My skin is dark. Not as night as Adut Akech’s which I think is so beautiful, but also not as caramel as Tracy Wanjiru’s or as milky chocolate as Maxine Wabosha’s. It is a tinge of Toblerone, one that glows in Fenty Beauty pro filt’r shade 445. On my thighs, it is spotted, tiny black spots of protruding hair follicles that are prominent on the upper side and disappear down my knees making it look like safari ants on a brown loamy anthill.
I didn’t naturally have dog/vampire canines. My fear of losing teeth made that happen. My dad was so ungentle about it, and after he plucked out my incisors at the age of six, I swore I would never tell him of any loose teeth. When my canines were unrooted and ready to leave the gums, my lips were zipped. I didn’t say anything until I realized the permanent canines were pushing their way on the inner side and voila! angry Damon Salvatore canines came to be and have been ever since.

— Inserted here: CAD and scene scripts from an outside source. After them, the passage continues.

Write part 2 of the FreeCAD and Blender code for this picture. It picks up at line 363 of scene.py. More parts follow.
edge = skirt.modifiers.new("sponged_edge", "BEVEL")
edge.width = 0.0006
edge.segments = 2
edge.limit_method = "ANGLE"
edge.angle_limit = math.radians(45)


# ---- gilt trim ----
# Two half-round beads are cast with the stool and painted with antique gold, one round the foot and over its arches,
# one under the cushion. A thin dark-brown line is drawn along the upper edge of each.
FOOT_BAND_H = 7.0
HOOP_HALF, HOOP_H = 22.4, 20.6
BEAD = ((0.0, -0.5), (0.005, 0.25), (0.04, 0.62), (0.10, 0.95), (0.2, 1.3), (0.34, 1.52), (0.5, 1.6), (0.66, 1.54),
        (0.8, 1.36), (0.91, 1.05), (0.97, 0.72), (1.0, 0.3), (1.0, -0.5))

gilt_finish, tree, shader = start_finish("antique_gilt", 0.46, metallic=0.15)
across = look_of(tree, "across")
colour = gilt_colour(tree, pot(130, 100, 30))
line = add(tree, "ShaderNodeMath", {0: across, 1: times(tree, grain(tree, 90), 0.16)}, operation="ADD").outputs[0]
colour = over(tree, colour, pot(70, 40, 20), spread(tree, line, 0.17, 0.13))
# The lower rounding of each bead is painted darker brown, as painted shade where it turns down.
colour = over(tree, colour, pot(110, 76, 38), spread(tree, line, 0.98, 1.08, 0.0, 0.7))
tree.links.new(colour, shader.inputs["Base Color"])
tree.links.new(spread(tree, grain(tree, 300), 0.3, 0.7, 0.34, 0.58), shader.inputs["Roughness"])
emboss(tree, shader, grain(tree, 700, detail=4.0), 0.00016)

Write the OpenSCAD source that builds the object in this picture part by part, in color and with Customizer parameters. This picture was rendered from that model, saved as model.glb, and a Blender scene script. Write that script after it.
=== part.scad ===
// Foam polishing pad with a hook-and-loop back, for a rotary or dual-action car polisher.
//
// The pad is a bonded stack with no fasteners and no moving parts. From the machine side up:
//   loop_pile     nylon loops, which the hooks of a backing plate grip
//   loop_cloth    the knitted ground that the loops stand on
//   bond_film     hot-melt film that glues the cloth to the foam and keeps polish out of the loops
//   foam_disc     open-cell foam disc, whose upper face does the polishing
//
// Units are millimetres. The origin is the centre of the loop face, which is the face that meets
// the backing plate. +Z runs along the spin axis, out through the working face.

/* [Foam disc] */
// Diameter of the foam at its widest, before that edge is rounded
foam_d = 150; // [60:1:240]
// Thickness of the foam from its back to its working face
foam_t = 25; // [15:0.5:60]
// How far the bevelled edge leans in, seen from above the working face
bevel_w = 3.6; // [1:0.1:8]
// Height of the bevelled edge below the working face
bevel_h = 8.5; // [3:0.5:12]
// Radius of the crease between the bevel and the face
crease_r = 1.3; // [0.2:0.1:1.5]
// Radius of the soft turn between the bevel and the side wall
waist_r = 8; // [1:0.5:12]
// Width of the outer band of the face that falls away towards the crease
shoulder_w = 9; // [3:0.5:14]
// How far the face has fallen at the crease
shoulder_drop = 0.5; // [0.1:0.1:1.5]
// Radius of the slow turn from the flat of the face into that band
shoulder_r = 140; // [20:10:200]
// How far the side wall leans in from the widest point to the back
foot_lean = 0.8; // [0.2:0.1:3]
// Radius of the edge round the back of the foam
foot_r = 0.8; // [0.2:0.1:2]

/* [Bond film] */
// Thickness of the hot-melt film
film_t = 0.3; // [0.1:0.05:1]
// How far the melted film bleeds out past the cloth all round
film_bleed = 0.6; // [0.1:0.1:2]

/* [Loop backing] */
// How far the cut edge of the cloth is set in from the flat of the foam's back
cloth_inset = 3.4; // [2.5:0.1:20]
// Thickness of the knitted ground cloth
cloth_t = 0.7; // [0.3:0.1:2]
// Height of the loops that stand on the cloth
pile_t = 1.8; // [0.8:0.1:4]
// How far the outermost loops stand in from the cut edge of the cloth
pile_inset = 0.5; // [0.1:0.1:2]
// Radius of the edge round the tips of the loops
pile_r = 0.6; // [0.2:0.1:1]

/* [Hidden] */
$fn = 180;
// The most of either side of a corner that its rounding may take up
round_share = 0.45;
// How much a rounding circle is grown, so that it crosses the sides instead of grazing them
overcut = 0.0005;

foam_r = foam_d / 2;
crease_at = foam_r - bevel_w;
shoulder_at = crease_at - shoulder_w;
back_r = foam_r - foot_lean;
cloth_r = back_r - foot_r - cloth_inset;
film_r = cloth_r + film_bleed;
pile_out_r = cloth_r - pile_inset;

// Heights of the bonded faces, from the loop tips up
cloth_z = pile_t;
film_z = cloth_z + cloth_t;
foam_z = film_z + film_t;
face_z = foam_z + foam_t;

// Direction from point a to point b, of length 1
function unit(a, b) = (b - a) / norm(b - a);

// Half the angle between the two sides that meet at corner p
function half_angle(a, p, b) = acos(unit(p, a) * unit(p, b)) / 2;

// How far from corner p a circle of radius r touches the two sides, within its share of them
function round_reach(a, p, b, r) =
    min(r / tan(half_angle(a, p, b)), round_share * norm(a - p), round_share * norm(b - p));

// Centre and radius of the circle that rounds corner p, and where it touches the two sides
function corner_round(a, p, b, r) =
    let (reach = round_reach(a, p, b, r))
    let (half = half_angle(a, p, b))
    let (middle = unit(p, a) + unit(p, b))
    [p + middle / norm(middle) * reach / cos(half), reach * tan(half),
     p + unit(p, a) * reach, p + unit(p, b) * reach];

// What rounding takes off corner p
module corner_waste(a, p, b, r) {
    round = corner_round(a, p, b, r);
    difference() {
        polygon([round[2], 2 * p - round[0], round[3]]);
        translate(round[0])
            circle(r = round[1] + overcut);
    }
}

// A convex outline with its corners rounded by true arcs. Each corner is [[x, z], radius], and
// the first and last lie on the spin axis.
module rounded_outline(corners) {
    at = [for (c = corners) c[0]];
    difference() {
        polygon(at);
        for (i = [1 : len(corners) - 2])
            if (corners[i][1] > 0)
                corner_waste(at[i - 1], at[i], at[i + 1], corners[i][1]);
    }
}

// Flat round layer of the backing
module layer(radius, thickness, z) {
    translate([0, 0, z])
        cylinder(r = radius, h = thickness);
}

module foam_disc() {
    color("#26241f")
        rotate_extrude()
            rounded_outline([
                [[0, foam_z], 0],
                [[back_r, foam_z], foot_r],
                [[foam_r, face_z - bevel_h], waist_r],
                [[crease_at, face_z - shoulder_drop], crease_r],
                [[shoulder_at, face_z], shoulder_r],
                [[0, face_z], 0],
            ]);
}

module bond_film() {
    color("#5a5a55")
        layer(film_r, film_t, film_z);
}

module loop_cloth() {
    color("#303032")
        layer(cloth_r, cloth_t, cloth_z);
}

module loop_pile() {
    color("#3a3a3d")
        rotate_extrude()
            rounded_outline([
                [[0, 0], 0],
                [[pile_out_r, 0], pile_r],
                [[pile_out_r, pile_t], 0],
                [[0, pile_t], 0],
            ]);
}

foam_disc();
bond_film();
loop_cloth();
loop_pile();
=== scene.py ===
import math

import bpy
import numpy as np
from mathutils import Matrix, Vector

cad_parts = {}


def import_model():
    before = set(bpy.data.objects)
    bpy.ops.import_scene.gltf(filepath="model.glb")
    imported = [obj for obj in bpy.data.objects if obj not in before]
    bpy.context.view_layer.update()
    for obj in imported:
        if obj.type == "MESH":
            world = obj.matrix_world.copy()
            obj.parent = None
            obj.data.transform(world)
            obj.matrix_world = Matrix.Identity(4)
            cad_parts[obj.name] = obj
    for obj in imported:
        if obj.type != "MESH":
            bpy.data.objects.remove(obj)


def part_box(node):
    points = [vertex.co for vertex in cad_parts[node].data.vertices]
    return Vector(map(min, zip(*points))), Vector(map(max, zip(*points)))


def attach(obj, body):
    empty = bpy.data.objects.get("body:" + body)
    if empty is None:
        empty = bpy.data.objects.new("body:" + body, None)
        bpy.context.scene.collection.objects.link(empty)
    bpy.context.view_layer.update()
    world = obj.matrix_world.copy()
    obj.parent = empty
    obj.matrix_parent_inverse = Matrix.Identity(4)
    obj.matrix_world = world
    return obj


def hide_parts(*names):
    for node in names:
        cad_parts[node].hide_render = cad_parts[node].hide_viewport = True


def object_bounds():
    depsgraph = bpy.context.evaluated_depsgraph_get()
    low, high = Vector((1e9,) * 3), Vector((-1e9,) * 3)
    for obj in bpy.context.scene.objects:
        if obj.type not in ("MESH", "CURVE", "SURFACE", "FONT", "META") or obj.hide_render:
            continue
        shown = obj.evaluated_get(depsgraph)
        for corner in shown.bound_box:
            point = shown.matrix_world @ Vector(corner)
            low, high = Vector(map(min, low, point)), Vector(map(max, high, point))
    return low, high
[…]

My dwindled self-perception began in kindergarten. I was the grandest elephant in a jungle of tiny perfect impalas and hares. Every kid barely spoke to me. That coupled with my timidity, made the situation dire because I felt isolated, not being able to run as fast as the others, not being able to recite poems in front of guests without tearing up or just feeling judged all the time because the other kids thought I ate too much. Funnily enough, ask any of my family members, I barely swallowed anything, I disliked food but somehow still managed to swell up. It quieted down in standard one when I lost my baby fat and then resurfaced after high school when I regained weight.
So…for a long time I harbored, watered and nurtured that nagging voice that always whispered in my ear that I wasn’t meeting the standard. That inner critic that was always subtly attacking me; “You can’t wear that, your muffin top will show. Just cover up”, “Your gazelle like ankles are very unflattering in that skirt”, “You call that a beautiful smile? You look like you’re about to pounce on someone’s jugular!” “Girl, you’re way too dark to rock that shade of lipstick.” I allowed
it to scream those insecurities at me because I believed it was being realistic and truthful. I felt like society was sending me a message of how I was supposed to look and living in a culture where peers and the media transmit an ideal in a way negatively influenced my body image and plummeted my self-esteem further.
For four years, I believed that my face was too long, my thighs were too big, my chin was too square, my lobes were too tiny, my cheeks were too flat and the sight of me was just unwelcome. I felt like Brienne of Tarth, a misfit with only one thing that made me somewhat a relevant topic of discussion. Whenever anyone gave me a compliment such as “you look bomb, love how that trouser fits”, my inner critic would revert almost too quickly with “really I feel like it makes me look like a kangaroo,” as if they were just on a mission to make me feel better but didn’t really mean it.
But thank God for body activists, and books and podcasts that keep teaching about self-compassion such as conquer your critical inner thoughts and Jim Kwik’s podcast respectively. Books that teach us an attitude in which we are curious, open, accepting and loving towards ourselves. Boosting one’s self-esteem is not enough, self-compassion is the icing and the cake because unlike self-esteem, self-compassion doesn’t focus on evaluation but rather self-acceptance. It focuses on having the kind of attitude towards ourselves that we would have toward a dear friend and recognizing that we are not alone in our struggles. It teaches to be mindful rather than to over-identify which means taking a balanced approach to our negative emotions and our poor body image.
In case you’re wondering, I have grown and feel more comfortable in my own skin, thank you.
You can too!
(The picture attached is of yours truly, glowing and loving every inch of her body.)